Примеры с бесчувственным, но нравственным человеком или самоубийцей, который все же решает жить, показывают весьма необычный принцип обоснования действий. Все они выглядят крайне неестественными и даже излишними: в самом деле, зачем такие сложности, неужели нельзя быть просто честным, не будучи вором? Но все дело в том, что эффективное действие практического интеллекта, которое могло бы как-то отличаться от хаотических действий, отданных на откуп природе, возможно лишь при таком "наведении" от противного. Подобный принцип введения ГГ в самый центр практического интеллекта можно назвать "негативной индукцией": для осуществления трансцендентального механизма необходим некоторый дополнительный аппарат, производящий множество помех для интеллекта. Если поэтизировать ситуацию, то практический интеллект должен "почувствовать себя умным", то есть почувствовать свою отличимость от множества идиотских подобий, которые, казалось бы, могут сделать все то же самое, что и он. Примечательно, что Кант говорит (в связи с понятием "уважения") о некотором чувстве, "саморожденном понятием разума" (durch einen Vernunftbegriff selbstgewirktes Gefuhl, то есть, скорее, о чувстве, полученном при самовоздействии понятия разума). Понятно, что такое чувство не может стать повторением некоего "чувства смысла", которое служит подтверждением правильности выполнения того или иного действия. 

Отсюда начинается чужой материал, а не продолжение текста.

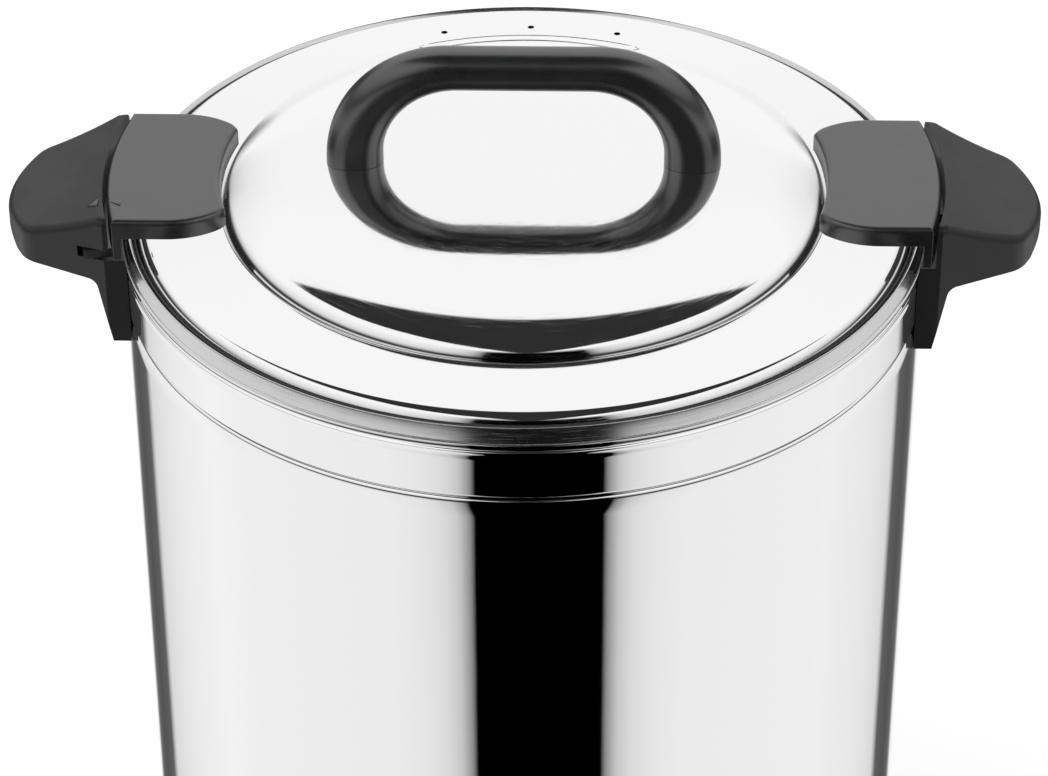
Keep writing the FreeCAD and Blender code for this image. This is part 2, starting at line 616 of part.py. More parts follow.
def make_tank():
    body = turned_piece("inner_tank", (
        ("0", "tank_floor"),
        ("tank_radius - tank_round", "tank_floor", "centre_x", "tank_radius - tank_round", 1),
        ("tank_radius", "tank_floor + tank_round"),
        ("tank_radius", "seat_height - sheet_wall"),
        ("rim_inner + sheet_wall", "seat_height - sheet_wall"),
        ("rim_inner + sheet_wall", "fold_height", "centre_y", "fold_height", -1),
        ("rim_crest_radius + rim_fold - sheet_wall", "fold_height"),
        ("rim_skirt_radius - sheet_wall", "lid_plane - rim_skirt_drop"),
        ("rim_skirt_radius", "lid_plane - rim_skirt_drop"),
        ("rim_crest_radius + rim_fold", "fold_height", "centre_y", "fold_height", 1),
        ("rim_inner", "fold_height"),
        ("rim_inner", "seat_height"),
        ("tank_radius - sheet_wall", "seat_height"),
        ("tank_radius - sheet_wall", "tank_floor + tank_round",
         "centre_x", "tank_radius - tank_round", -1),
        ("tank_radius - tank_round", "tank_floor + sheet_wall"),
        ("0", "tank_floor + sheet_wall"),
    ))
    sketch = new_sketch(body, "Tank_tap_hole", "XZ_Plane")
    circles(sketch, (("0", "tap_height"),), "shank_radius + screw_play")
    pocket(body, "Tank_tap", sketch, "2 * tank_radius", reverse=True)


# Lid: flat crown, rounded shoulder and steep edge of the dome, then the flat ring and the edge.

def make_lid():
    wall = " - sheet_wall"
    body = turned_piece("lid_shell", (
        ("0", "lid_plane + crown_rise"),
        ("0", "lid_plane + crown_rise - sheet_wall"),
        ("crown_radius", "lid_plane + crown_rise - sheet_wall", "radius", "crown_bend" + wall, -1),
        ("dome_shoulder_radius", "lid_plane + dome_shoulder_rise - sheet_wall",
         "radius", "dome_shoulder_bend" + wall, -1),
        ("dome_corner_radius - sheet_wall / 2", "lid_plane + dome_corner_rise - sheet_wall",
         "radius", "dome_corner_bend" + wall, -1),
        ("dome_foot_radius - sheet_wall", "lid_plane + dome_foot_rise - sheet_wall"),
        ("ring_radius - sheet_wall / 2", "lid_plane - sheet_wall",
         "radius", "lid_edge_bend" + wall, -1),
        ("lid_edge_radius - sheet_wall", "lid_plane - lid_edge_drop - sheet_wall / 2"),
        ("lid_edge_radius - sheet_wall", "lid_plane - lid_skirt_drop"),
        ("lid_edge_radius", "lid_plane - lid_skirt_drop"),
        ("lid_edge_radius", "lid_plane - lid_edge_drop", "radius", "lid_edge_bend", 1),
        ("ring_radius", "lid_plane"),
        ("dome_foot_radius", "lid_plane + dome_foot_rise", "radius", "dome_corner_bend", 1),
        ("dome_corner_radius", "lid_plane + dome_corner_rise", "radius", "dome_shoulder_bend", 1),
        ("dome_shoulder_radius", "lid_plane + dome_shoulder_rise", "radius", "crown_bend", 1),
        ("crown_radius", "lid_plane + crown_rise"),
    ))
    sketch = new_sketch(body, "Lid_handle_holes", "XY_Plane", "lid_plane")
    circles(sketch, (("arch_screw_radius", "0"), ("- arch_screw_radius", "0")),
            "screw_radius + screw_play")
    pocket(body, "Lid_handle_screw_holes", sketch, "2 * crown_rise", reverse=True)
    sketch = new_sketch(body, "Lid_wing_holes", "XY_Plane", "lid_plane")
    circles(sketch, wing_screw_spots(), "screw_radius + screw_play")
    pocket(body, "Lid_wing_screw_holes", sketch, "crown_rise", both_ways=True)
    make_vents(body)


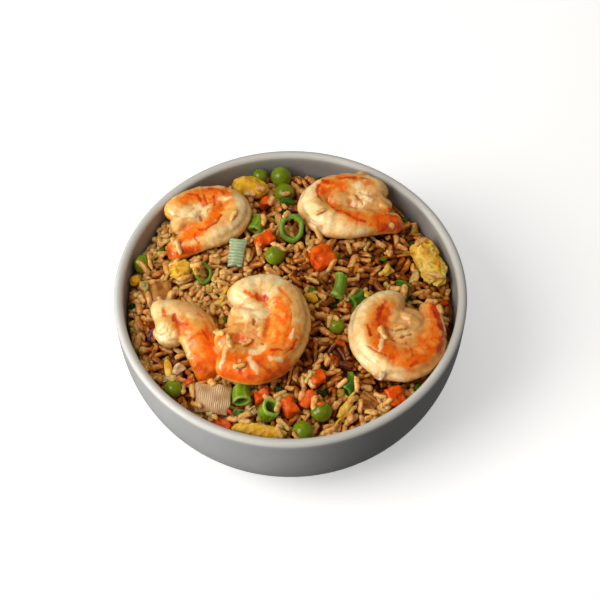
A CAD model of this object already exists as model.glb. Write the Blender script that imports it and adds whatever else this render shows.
"""The looks of a bowl of shrimp fried rice: the glazed bowl, the grains of the heap and each topping."""

import math
from collections import namedtuple

import bpy
import numpy as np
from mathutils import Matrix, Vector, noise
from mathutils.bvhtree import BVHTree


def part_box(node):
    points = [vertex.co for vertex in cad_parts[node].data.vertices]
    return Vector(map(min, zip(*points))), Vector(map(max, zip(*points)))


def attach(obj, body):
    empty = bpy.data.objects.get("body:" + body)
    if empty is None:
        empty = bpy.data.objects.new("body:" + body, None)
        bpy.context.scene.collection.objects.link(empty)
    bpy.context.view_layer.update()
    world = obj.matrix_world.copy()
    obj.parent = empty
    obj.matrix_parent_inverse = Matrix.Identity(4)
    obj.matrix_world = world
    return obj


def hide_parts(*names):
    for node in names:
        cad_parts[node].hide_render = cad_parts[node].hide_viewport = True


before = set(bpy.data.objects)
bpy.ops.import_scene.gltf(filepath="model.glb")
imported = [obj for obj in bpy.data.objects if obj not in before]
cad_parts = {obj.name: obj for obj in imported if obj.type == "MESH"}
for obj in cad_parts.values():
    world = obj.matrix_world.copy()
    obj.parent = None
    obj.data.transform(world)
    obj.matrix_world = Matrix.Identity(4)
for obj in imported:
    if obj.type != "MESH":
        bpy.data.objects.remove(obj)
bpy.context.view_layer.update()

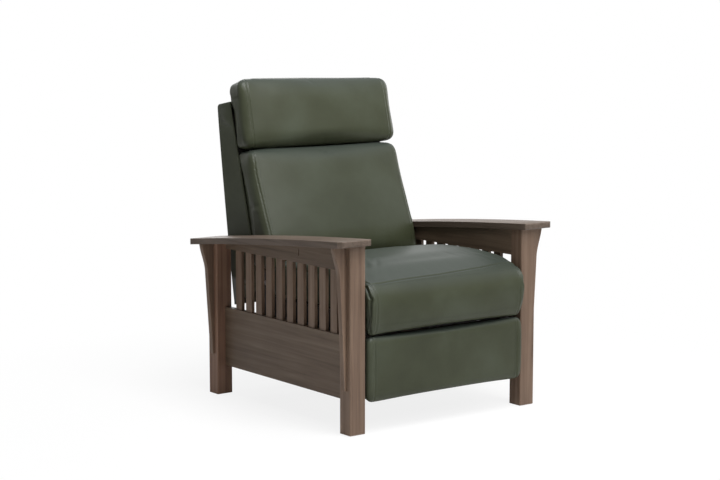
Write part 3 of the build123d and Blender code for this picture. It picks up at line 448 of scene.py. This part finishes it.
def widen(piece, inner, share, corner):
    """Stretches a cover's ends beyond an inner half width, and squares their front corners."""
    for vert, normal in [(vert, vert.normal.copy()) for vert in piece.data.vertices]:
        side = 1 if vert.co.x > 0 else -1
        if abs(vert.co.x) > inner:
            vert.co.x = side * (inner + (abs(vert.co.x) - inner) * share)
        if normal.y < 0:
            vert.co += normal * corner * min(1, 2.2 * abs(normal.x * normal.y))
    soften(piece, 4)


def soften(piece, rounds, near=None, reach=0):
    """Relaxes the mesh, all over or within reach of a tree of seam marks."""
    work = bmesh.new()
    work.from_mesh(piece.data)
    verts = [vert for vert in work.verts if near is None or near.find(vert.co)[2] < reach]
    for _ in range(rounds):
        bmesh.ops.smooth_vert(
            work, verts=verts, factor=0.5, use_axis_x=True, use_axis_y=True, use_axis_z=True
        )
    work.to_mesh(piece.data)
    work.free()


def run_of(points, step):
    """Points a step apart along a polyline."""
    spread = []
    for start, end in zip(points, points[1:]):
        start, end = Vector(start), Vector(end)
        count = max(1, round((end - start).length / step))
        spread += [start.lerp(end, share / count) for share in range(count)]
    return spread + [Vector(points[-1])]


def surface_of(piece):
    """The piece's surface, for finding the nearest point on it."""
    return BVHTree.FromPolygons(
        [vert.co for vert in piece.data.vertices], [face.vertices for face in piece.data.polygons]
    )


def marks_on(piece, seams, step=0.003):
    """A search tree of seam marks laid on the piece's surface."""
    surface = surface_of(piece)
    marks = []
    for seam in seams:
        line = [surface.find_nearest(mark)[0] for mark in run_of(seam, step)]
        for _ in range(6):
            inner = [(a + b * 2 + c) / 4 for a, b, c in zip(line, line[1:], line[2:])]
            line = [line[0], *inner, line[-1]]
        marks += [surface.find_nearest(mark)[0] for mark in line]
    tree = kdtree.KDTree(len(marks))
    for index, mark in enumerate(marks):
        tree.insert(mark, index)
    tree.balance()
    return tree


def fill_out(piece, seams, cap, keep):
    """Swells the cover like foam under leather. Seams hold it back, and keep() stops it at
    what it rests on."""
    near = marks_on(piece, seams)
    held_reach, last_frame = 0.005, 20
    group = piece.vertex_groups.new(name="held")
    before = [(vert.co.copy(), vert.normal.copy()) for vert in piece.data.vertices]
    for index, (start, _) in enumerate(before):
        if near.find(start)[2] < held_reach:
            group.add([index], 1.0, "REPLACE")
    cloth = piece.modifiers.new("swell", "CLOTH")
    settings = cloth.settings
    settings.quality = 5
    settings.mass = 0.3
    settings.tension_stiffness = 15
    settings.compression_stiffness = 15
    settings.shear_stiffness = 5
    settings.bending_stiffness = 0.5
    settings.use_pressure = True
    settings.uniform_pressure_force = 3.0
    settings.vertex_group_mass = "held"
    settings.effector_weights.gravity = 0
    cloth.point_cache.frame_start = 1
    cloth.point_cache.frame_end = last_frame
    for number in range(1, last_frame + 1):
        bpy.context.scene.frame_set(number)
    apply_all(piece)
    bpy.context.scene.frame_set(1)
    for vert, (start, normal) in zip(piece.data.vertices, before):
        swell = (vert.co - start).dot(normal)
        vert.co = keep(start + normal * cap * tanh(swell / cap))
    soften(piece, 2)


def sew(piece, seams, width, depth):
    """Draws seams in as narrow valleys, on a mesh made finer beside them."""
    near = marks_on(piece, seams)
    reach = 3.2 * width
    work = bmesh.new()
    work.from_mesh(piece.data)
    close = {vert for vert in work.verts if near.find(vert.co)[2] < reach + 0.006}
    edges = [edge for edge in work.edges if edge.verts[0] in close and edge.verts[1] in close]
    bmesh.ops.subdivide_edges(work, edges=edges, cuts=2, use_grid_fill=True)
    bmesh.ops.triangulate(work, faces=[face for face in work.faces if len(face.verts) > 4])
    work.to_mesh(piece.data)
    work.free()
    soften(piece, 3, near, reach + 0.003)
    near = marks_on(piece, seams, 0.0015)
    for vert, normal in [(vert, vert.normal.copy()) for vert in piece.data.vertices]:
        gap = near.find(vert.co)[2] / width
        if gap < 4:
            valley = 2.718 ** -(gap * gap)
            shoulder = 0.22 * 2.718 ** -((gap - 2) ** 2)
            vert.co -= normal * depth * (valley - shoulder)
    soften(piece, 1, near, 2 * width)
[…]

Практический интеллект, таким образом, находит действительную точку собственной эффективности, хотя при этом - в силу еще не проясненных онтологических причин - приходится идти на завязывание весьма необычных отношений с ГГ. Естественно, остается подвешенным вопрос, насколько такое решение проблемы действия практического интеллекта "эффективно" (например, в смысле, который мог бы быть придан "эффективности" в контексте обсуждения проблем AI, а не KI), тем более, если отвлечься от "универсалистских" претензий закона, который, по сути дела, отрицает все, что не может стать законом как таковым. Закон действует путем "действия наоборот", что, конечно, ставит под вопрос его автономность, свободу и т.д. Но для логической стороны дела все это не имеет особого значения. Сложнее другое - применить выписанную в форме практического интеллекта фигуру взаимодействия закона (или законов) и действующих наперекор ему шумов или воздействий некоей природы. Если практический интеллект не может быть фундирован бесконечным множеством сингулярных смыслов, скрывающих самих себя в собственных осуществлениях, то встает вопрос о его выполненности через них всех (или "поперек" них), когда они принуждены будут выступить уже не в качестве "оснований", а лишь придатков, возмущающих остатков, которые необходимы именно в силу возмущения ими.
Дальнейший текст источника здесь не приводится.